True, Colin McMillan encountered some strange hypothetical questions at a hearing to consider his application for a promoter's licence, such as whether he would be able to treat a bad cut if a boxer's trainer was taken ill during a fight. Yet the complaint of Anthony Gee, one of the few black promoters, that "I could have made several major signings if I was connected to a TV company that was willing to bankroll me", would surely be echoed by most of his white colleagues.
The real problem seemed to be that there is little or no scope for upward mobility among boxing promoters. There are two or three main men who guard their TV contracts fiercely and give no one else, black or white, a look-in. Like any oligarchy, it benefits only those with access to power, and it is probably one reason why truly competitive championship boxing is now such a rare commodity.
Rare, but not quite extinct, as Lennox Lewis and Evander Holyfield now seem sure to demonstrate at Madison Square Garden in March. Lewis appeared on TFI Friday (C4) to tell Chris Evans that a deal with Holyfield had finally been sealed, and things can only get harder from here on in. In the space of five minutes' gentle sparring, his bespectacled opponent, fighting out of the ginger corner, did not throw even the gentlest of verbal jabs, and even lightweight stuff now seems beyond him.
Still, this was as nothing compared to the air-cushioned ride which Evans gave Bryan Robson a few minutes later. When an interview starts with the words "he's a hero, Bryan Robson, he's a hero everyone," - well, no one expects the Spanish Inquisition. But then again, Evans could hardly take the chance that Robson might respond with a difficult question or two of his own. Such as: "Do you not feel even the slightest responsibility for this trough of despair from which one of my most expensive players is currently trying to extract himself?"
It would probably be foolish to expect anything more in an age when television and sporting personalities are so closely entwined that the backscratching is both mutual and incessant. It is all so anodyne that it was almost possible to end up rooting for Geoff Boycott, another sporting figure who made it into the main section of the news programmes. Almost being the operative word.

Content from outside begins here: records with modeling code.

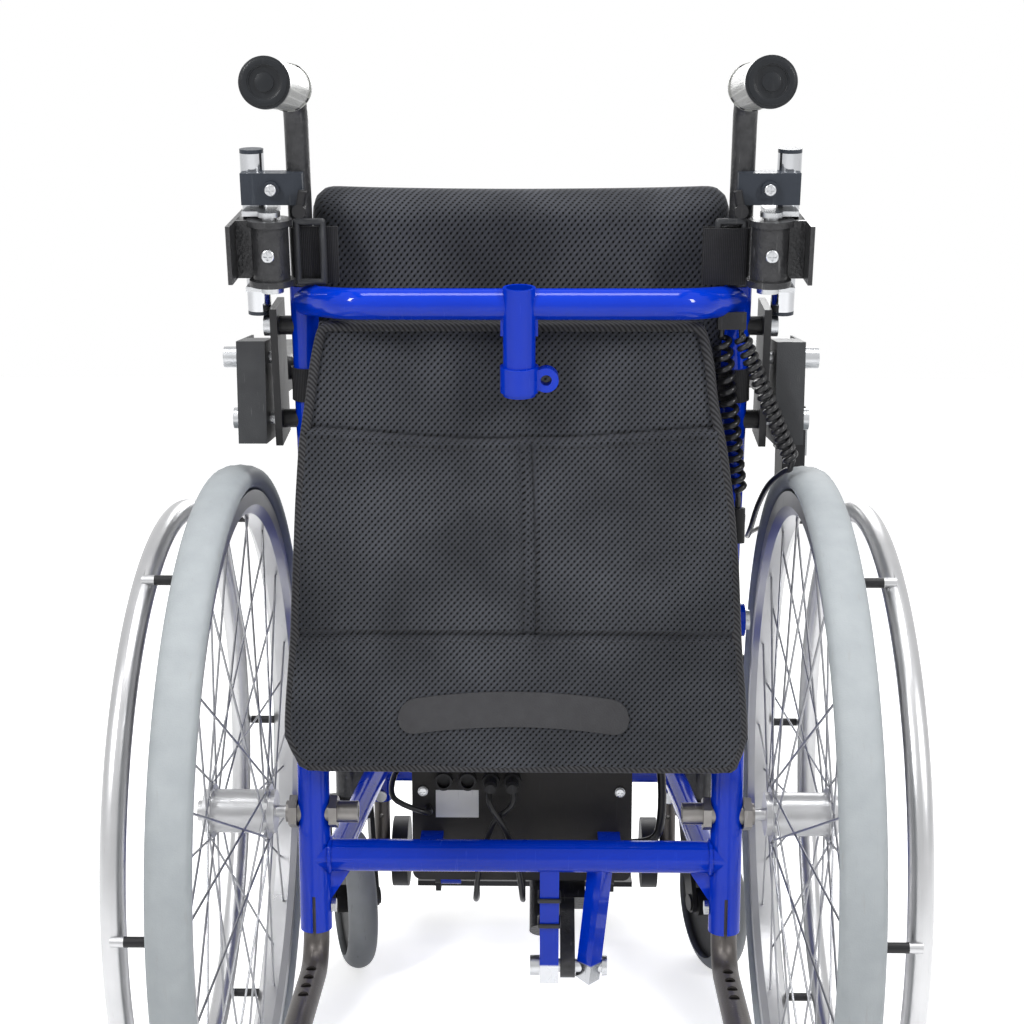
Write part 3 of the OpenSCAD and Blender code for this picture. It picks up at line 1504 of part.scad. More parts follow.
module right_rim() {
    rim(1);
}

module right_pushrim() {
    pushrim(1);
}

module right_hub() {
    hub(1);
}

module right_spokes() {
    spokes(1);
}

// Casters, both turned the same way
module in_caster(side) {
    from_axle() translate([side * caster_x, caster_y, 0]) rotate([0, 0, caster_turn]) children();
}

module caster_fork(side) {
    w = fork_arm_x + fork_arm_t / 2;
    color([0.05, 0.05, 0.05]) in_caster(side) {
        hull() {
            for (s = [-1, 1]) y_rod(-fork_crown_l / 2, fork_crown_l / 2, s * (w - fork_crown_h / 2),
                fork_crown_top - fork_crown_h / 2, fork_crown_h / 2);
            block([-w, -fork_crown_l / 2, fork_crown_top - fork_crown_h], [w, fork_crown_l / 2, fork_crown_top - fork_crown_h / 2]);
        }
        for (s = [-1, 1]) x_plate(s * fork_arm_x - fork_arm_t / 2, fork_arm_t)
            bar2d([-fork_crown_l / 2 + fork_eye_r, fork_crown_top - fork_crown_h / 2], [-caster_trail, caster_r], fork_eye_r);
        x_rod(-w - bolt_head_h / 2, w + bolt_head_h / 2, -caster_trail, caster_r, caster_axle_r);
        for (s = [-1, 1]) x_rod(s * (w + bolt_head_h / 4) - bolt_head_h / 4, s * (w + bolt_head_h / 4) + bolt_head_h / 4,
            -caster_trail, caster_r, nut_r);
        translate([0, 0, fork_crown_top - over]) cylinder(r = stem_r, h = stem_top - fork_crown_top);
        translate([0, 0, fork_crown_top - over]) cylinder(r = fork_ring_r, h = fork_ring_h + over);
    }
}

module left_caster_fork() {
    caster_fork(-1);
}

module right_caster_fork() {
    caster_fork(1);
}

module caster_wheel(side) {
    boss = fork_arm_x - fork_arm_t / 2 - side_gap;
    color([0.42, 0.42, 0.42]) in_caster(side) translate([0, -caster_trail, caster_r]) rotate([0, 90, 0]) rotate_extrude() {
        intersection() {
            translate([caster_r - caster_w / 2, 0]) circle(r = caster_w / 2);
            translate([caster_r - caster_tread_h - over, -caster_w]) square([2 * caster_tread_h, 2 * caster_w]);
        }
        translate([caster_hub_r - over, -caster_w / 2 + caster_recess])
            square([caster_r - caster_tread_h - caster_hub_r + 2 * over, caster_w - 2 * caster_recess]);
        translate([caster_axle_r + run_gap, -boss]) square([caster_hub_r - caster_axle_r - run_gap, 2 * boss]);
    }
}

module left_caster_wheel() {
    caster_wheel(-1);
}

module right_caster_wheel() {
    caster_wheel(1);
}

module strut_wheel(side) {
    color([0.08, 0.08, 0.08]) from_axle() on_side(side) translate([strut_wheel_x, strut_axle_y, strut_axle_z])
        rotate([0, 90, 0]) difference() {
            cylinder(r = strut_wheel_r, h = strut_wheel_w);
            translate([0, 0, -over]) cylinder(r = strut_axle_r + run_gap, h = strut_wheel_w + 2 * over);
        }
}

module left_strut_wheel() {
    strut_wheel(-1);
}

module right_strut_wheel() {
    strut_wheel(1);
}

// Stand-up gear
module link_bars() {
    color([0.02, 0.12, 0.72]) from_axle() both_sides() {
        difference() {
            x_plate(link_x, link_t) bar2d([hip_y, link_z], [knee_y, link_z], link_w / 2);
            x_rod(link_x - over, link_x + link_t + over, knee_y, link_z, link_pin_r + run_gap);
        }
        x_rod(link_x, hip_plate_x + hip_plate_t + side_gap, hip_y, link_z, link_pin_r);
    }
}

// Along the actuator from its tail pin: X across, Y towards its underside, Z to the rod's eye
module in_actuator() {
    translate([0, act_pin_y, act_pin_z]) rotate([act_angle - 90, 0, 0]) children();
}

module actuator_body() {
    mid = (act_eye_x0 + act_eye_x1) / 2;
    color([0.3, 0.3, 0.31]) from_axle() in_actuator() difference() {
        union() {
            x_rod(act_x0, act_x1, 0, 0, act_tail_r);
            block([act_x0, -act_tail_r, 0], [act_x1, act_tail_r, act_tail_l + over]);
            block([mid - act_body_w / 2, -act_body_w / 2, act_tail_l], [mid + act_body_w / 2, act_body_w / 2, act_body_l]);
            block([gear_x0, -act_tail_r, act_tail_l], [mid, motor_drop + motor_r / 2, motor_end]);
            translate([motor_x, motor_drop, motor_start]) cylinder(r = motor_r, h = motor_end - motor_start);
        }
        x_rod(act_x0 - over, act_x1 + over, 0, 0, act_pin_r + run_gap);
        translate([mid, 0, act_bore_start]) cylinder(r = act_rod_bore_r, h = act_body_l - act_bore_start + over);
    }
}

module actuator_rod() {
    mid = (act_eye_x0 + act_eye_x1) / 2;
    color([0.75, 0.75, 0.77]) from_axle() in_actuator() {
        translate([mid, 0, act_bore_start + 2 * side_gap]) cylinder(r = act_rod_r, h = act_rest_l - act_bore_start - 2 * side_gap);
        x_rod(act_eye_x0, act_eye_x1, 0, act_rest_l, act_eye_r);
    }
}

// Brakes
module brake(side) {
    x0 = brake_hub_x + brake_hub_t - brake_lever_t;
    color([0.05, 0.05, 0.05]) from_axle() on_side(side) difference() {
        union() {
            x_rod(brake_hub_x, brake_hub_x + brake_hub_t, brake_y, brake_z, brake_hub_r);
            x_plate(x0, brake_lever_t) {
                bar2d([brake_y, brake_z], [brake_y, brake_lever_top], brake_lever_w / 2);
                bar2d([brake_y, brake_z], [brake_shoe_y, brake_shoe_z], brake_arm_w / 2);
            }
            x_rod(x0, brake_shoe_x1, brake_shoe_y, brake_shoe_z, brake_shoe_r);
            x_rod(x0, x0 + 3 * brake_lever_t, brake_y, brake_lever_top, brake_knob_r);
        }
        x_rod(brake_hub_x - over, brake_hub_x + brake_hub_t + over, brake_y, brake_z, brake_pin_r + run_gap);
    }
}

module left_brake() {
    brake(-1);
}

module right_brake() {
    brake(1);
}

// Footrest and knee support
module footplate() {
    color([0.08, 0.08, 0.08]) from_axle() {
        block([-foot_plate_half_w, foot_plate_y0, foot_pivot_z - foot_plate_drop],
            [foot_plate_half_w, front_y, foot_pivot_z - foot_plate_drop + foot_plate_t]);
        both_sides() {
            x_plate(hanger_x + hanger_r + eye_rim + side_gap / 2, foot_ear_t) {
                translate([knee_y, foot_pivot_z]) circle(r = foot_ear_r);
                translate([knee_y, foot_pivot_z - foot_plate_drop])
                    square([foot_plate_y0 + foot_ear_r - knee_y, foot_plate_drop]);
            }
            x_rod(hanger_x - hanger_r, hanger_x + hanger_r + eye_rim + side_gap, knee_y, foot_pivot_z, foot_pin_r);
        }
    }
}

module knee_bar() {
    color([0.02, 0.12, 0.72]) from_axle() difference() {
        union() {
            translate([-upright_x, gate_y, gate_z - gate_barrel_h / 2]) cylinder(r = gate_barrel_r, h = gate_barrel_h);
            pipe([[-upright_x, gate_y, gate_z], [-upright_x, gate_bar_y, gate_z], [upright_x, gate_bar_y, gate_z],
                [upright_x, gate_y - gate_bar_r, gate_z]], gate_bar_r, gate_bend_r);
        }
        translate([-upright_x, gate_y, gate_z - gate_barrel_h]) cylinder(r = gate_pin_r + run_gap, h = 2 * gate_barrel_h);
    }
}

module knee_pads() {
    y1 = gate_bar_y - gate_bar_r - soft_gap;
    r = knee_pad_r;
    color([0.06, 0.06, 0.06]) from_axle() both_sides() hull()
        for (x = [knee_pad_x - knee_pad_w / 2 + r, knee_pad_x + knee_pad_w / 2 - r],
            z = [gate_z - knee_pad_h / 2 + r, gate_z + knee_pad_h / 2 - r])
            y_rod(y1 - knee_pad_t, y1, x, z, r);
}

rear_posts();
base_crossbars();
side_rails();
front_uprights();
caster_housings();
axle_sleeves();
antitip_struts();
control_box();
box_connectors();
frame_fasteners();
footrest_hangers();
seat_frame();
seat_cushion();
backrest_posts();
top_bar();
back_cushion();
rear_flap();
push_handles();
handle_grips();
chrome_rails();
rail_clamps();
side_plates();
armrest_boxes();
back_fasteners();
belt_loops();
chest_straps();
cord_fittings();
curly_cord();
left_chest_arm();
right_chest_arm();
left_clamp_lever();
right_clamp_lever();
left_armrest();
right_armrest();
left_armrest_pad();
right_armrest_pad();
handset();
handset_rocker();
left_tyre();
left_rim();
left_pushrim();
left_hub();
left_spokes();
right_tyre();
right_rim();
right_pushrim();
right_hub();
right_spokes();
left_caster_fork();
left_caster_wheel();
right_caster_fork();
right_caster_wheel();
left_strut_wheel();
right_strut_wheel();
link_bars();
actuator_body();
actuator_rod();
left_brake();
right_brake();
footplate();
knee_bar();
knee_pads();
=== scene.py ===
"""The looks of a standing wheelchair seen from behind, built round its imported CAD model."""

import math

import bmesh
import bpy
import numpy as np
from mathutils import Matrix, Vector


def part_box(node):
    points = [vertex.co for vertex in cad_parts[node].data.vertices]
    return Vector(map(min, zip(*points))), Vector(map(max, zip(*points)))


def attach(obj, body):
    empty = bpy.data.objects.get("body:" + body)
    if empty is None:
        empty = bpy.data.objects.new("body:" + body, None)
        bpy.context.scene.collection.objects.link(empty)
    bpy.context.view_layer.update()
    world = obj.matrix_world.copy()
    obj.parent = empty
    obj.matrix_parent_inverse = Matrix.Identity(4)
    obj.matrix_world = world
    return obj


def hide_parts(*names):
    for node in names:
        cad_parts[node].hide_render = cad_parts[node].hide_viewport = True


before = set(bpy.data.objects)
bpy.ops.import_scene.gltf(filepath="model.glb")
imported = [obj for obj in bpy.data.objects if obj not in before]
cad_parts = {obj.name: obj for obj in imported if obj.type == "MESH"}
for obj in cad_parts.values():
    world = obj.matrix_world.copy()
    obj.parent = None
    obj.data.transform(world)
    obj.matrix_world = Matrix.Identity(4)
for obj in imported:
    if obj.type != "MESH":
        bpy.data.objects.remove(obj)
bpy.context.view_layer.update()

# Camera
# It stands behind the chair at the photograph's height and looks slightly down on it.
# The lens and the place come from lines on the chair whose real sizes are known.
camera_tilt, camera_turn = math.radians(80), math.radians(1.01)
bpy.ops.object.camera_add(location=(0.0182, -1.549, 0.824), rotation=(camera_tilt, 0, camera_turn))
camera = bpy.context.object
camera.data.lens = 59.77
camera.data.sensor_width = 36
camera.data.clip_start = 0.02
bpy.context.scene.camera = camera


# Curly cord
# The handset's coiled polyurethane cord leaves its plug on the right backrest post, rises in one
# coil to a tie on the top bar, comes down in a second coil and runs under the armrest to the handset.
axle_y = 125


def place(x, y, z):
    """A point given in millimetres from the wheel axle, in metres of the model's own frame."""
    return Vector((x, y - axle_y, z)) / 1000


def coil_points(foot, top, radius, turns, rings):
    """The middle line of a coil that is drawn in to its axis over half a turn at each end."""
    foot, top = Vector(foot), Vector(top)
    along = (top - foot).normalized()
    side = along.cross(Vector((0, 1, 0))).normalized()
    other = along.cross(side)
    count = turns * rings
    points = []
    for i in range(count + 1):
        drawn = min(1, 2 * i / rings, 2 * (count - i) / rings)
        turn = 2 * math.pi * i / rings
        out = math.cos(turn) * side + math.sin(turn) * other
        points.append(foot.lerp(top, i / count) + radius * drawn * out)
    return points


def smooth_run(points, steps):
    """Points on a smooth curve through the given ones."""
    points = [Vector(p) for p in points]
    run = []
    for i in range(len(points) - 1):
        a, b = points[max(0, i - 1)], points[i]
        c, d = points[i + 1], points[min(len(points) - 1, i + 2)]
        for k in range(steps):
            t = k / steps
            square, cube = 2 * a - 5 * b + 4 * c - d, 3 * b - a - 3 * c + d
            run.append(0.5 * (2 * b + (c - a) * t + square * t * t + cube * t ** 3))
    return run + [points[-1]]


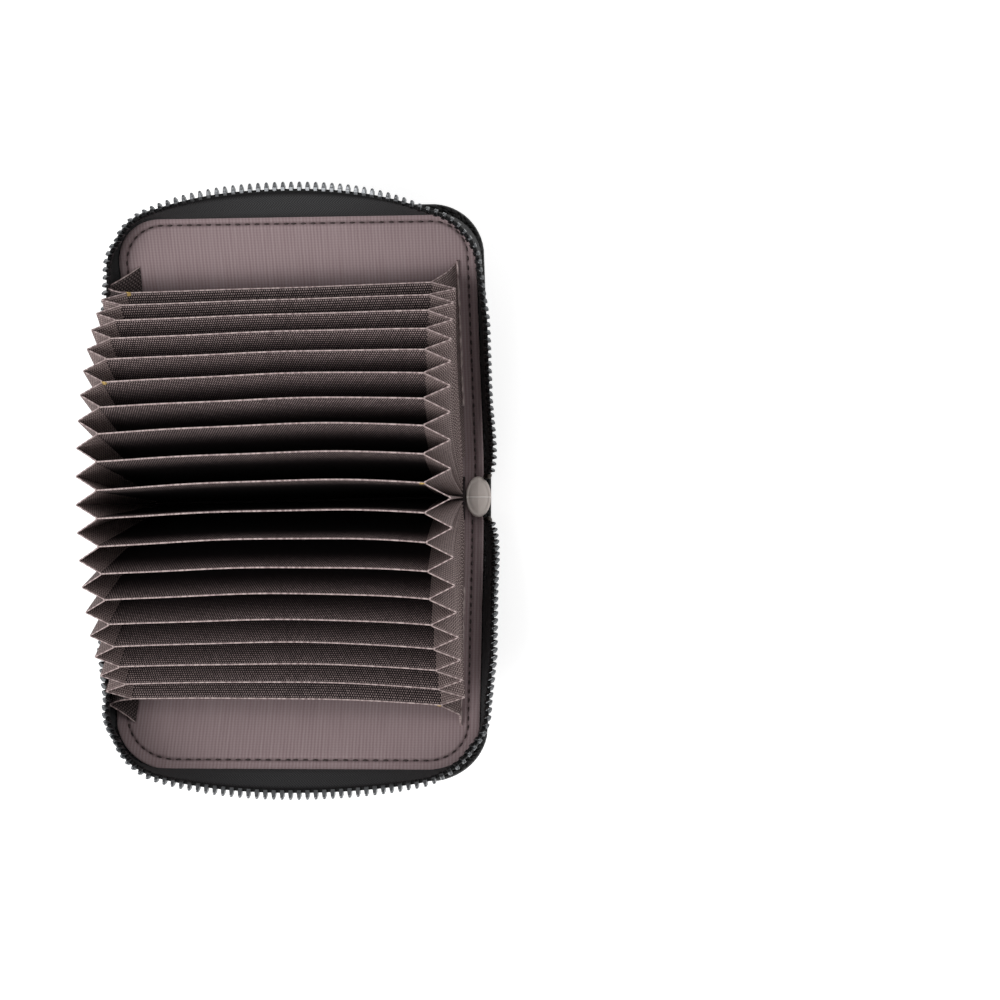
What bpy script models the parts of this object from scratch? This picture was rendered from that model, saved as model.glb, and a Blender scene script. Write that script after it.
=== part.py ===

It was certainly entertaining, though, to see Boycott stood outside the French court inside which he had been closeted until the small hours of the night, and all the more so when he started to complain about the proceedings being conducted in French. The implication was that the judge, lawyers, clerks and recorders should all have used a foreign language, one that at least some of them probably did not understand, just for his benefit. Only a Yorkshireman...
For sheer surrealism, though, nothing this week could match the moment when a director of Norwich Football Club tried to teach the nation how to make perfect toast. According to Delia Smith (BBC2) - for it was she - it is necessary to use a grill, which must be pre-heated for 10 minutes before the bread goes anywhere near it.
Ten minutes? Not unless you want to enjoy your toast as firemen try to dampen down the smouldering rubble around you. Some advice for whoever insures Carrow Road - hike those premiums, and fast.